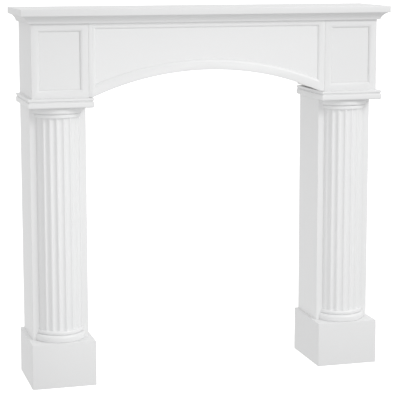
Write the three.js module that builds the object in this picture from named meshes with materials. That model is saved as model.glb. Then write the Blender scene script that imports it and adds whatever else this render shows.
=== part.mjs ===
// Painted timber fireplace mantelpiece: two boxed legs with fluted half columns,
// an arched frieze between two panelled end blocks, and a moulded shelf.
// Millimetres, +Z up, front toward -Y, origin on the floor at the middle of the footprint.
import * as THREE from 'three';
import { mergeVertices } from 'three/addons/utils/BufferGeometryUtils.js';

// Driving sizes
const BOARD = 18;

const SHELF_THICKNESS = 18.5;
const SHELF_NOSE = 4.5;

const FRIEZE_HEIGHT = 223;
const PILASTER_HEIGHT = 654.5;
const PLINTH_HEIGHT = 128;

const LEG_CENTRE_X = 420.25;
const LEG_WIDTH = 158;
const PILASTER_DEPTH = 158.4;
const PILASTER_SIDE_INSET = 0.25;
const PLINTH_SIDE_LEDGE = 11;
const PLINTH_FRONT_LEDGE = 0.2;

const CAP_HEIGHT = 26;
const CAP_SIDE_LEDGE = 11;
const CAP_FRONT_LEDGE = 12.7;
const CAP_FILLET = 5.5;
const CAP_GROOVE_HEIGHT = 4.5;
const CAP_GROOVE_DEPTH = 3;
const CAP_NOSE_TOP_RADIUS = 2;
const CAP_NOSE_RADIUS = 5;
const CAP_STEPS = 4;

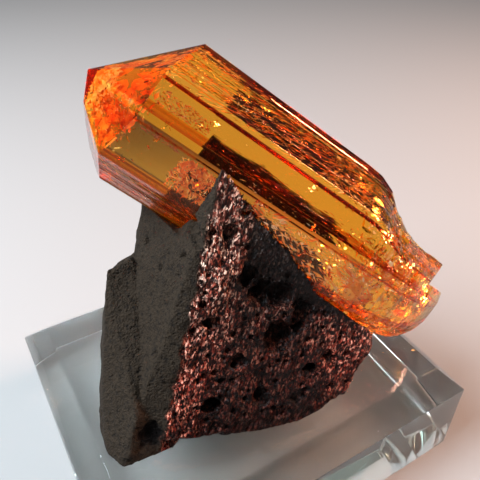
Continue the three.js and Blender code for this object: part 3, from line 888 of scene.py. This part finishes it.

§ **Written request**: Repeat the records above exactly, from the first line to the last.

§ **Response to the exercise**:
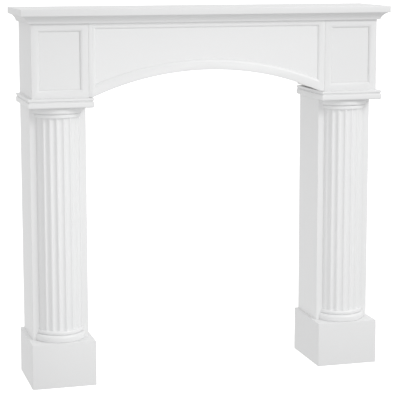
Write the three.js module that builds the object in this picture from named meshes with materials. That model is saved as model.glb. Then write the Blender scene script that imports it and adds whatever else this render shows.
=== part.mjs ===
// Painted timber fireplace mantelpiece: two boxed legs with fluted half columns,
// an arched frieze between two panelled end blocks, and a moulded shelf.
// Millimetres, +Z up, front toward -Y, origin on the floor at the middle of the footprint.
import * as THREE from 'three';
import { mergeVertices } from 'three/addons/utils/BufferGeometryUtils.js';

// Driving sizes
const BOARD = 18;

const SHELF_THICKNESS = 18.5;
const SHELF_NOSE = 4.5;

const FRIEZE_HEIGHT = 223;
const PILASTER_HEIGHT = 654.5;
const PLINTH_HEIGHT = 128;

const LEG_CENTRE_X = 420.25;
const LEG_WIDTH = 158;
const PILASTER_DEPTH = 158.4;
const PILASTER_SIDE_INSET = 0.25;
const PLINTH_SIDE_LEDGE = 11;
const PLINTH_FRONT_LEDGE = 0.2;

const CAP_HEIGHT = 26;
const CAP_SIDE_LEDGE = 11;
const CAP_FRONT_LEDGE = 12.7;
const CAP_FILLET = 5.5;
const CAP_GROOVE_HEIGHT = 4.5;
const CAP_GROOVE_DEPTH = 3;
const CAP_NOSE_TOP_RADIUS = 2;
const CAP_NOSE_RADIUS = 5;
const CAP_STEPS = 4;

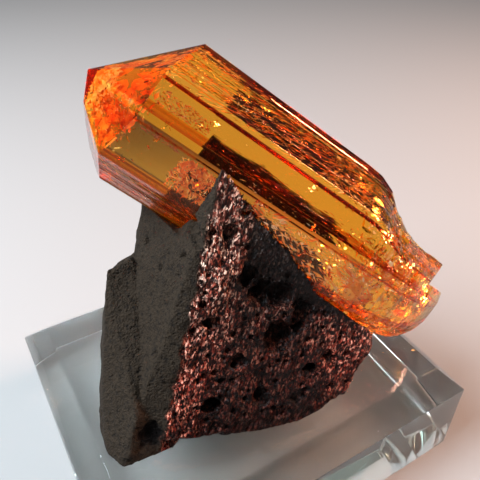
Continue the three.js and Blender code for this object: part 3, from line 888 of scene.py. This part finishes it.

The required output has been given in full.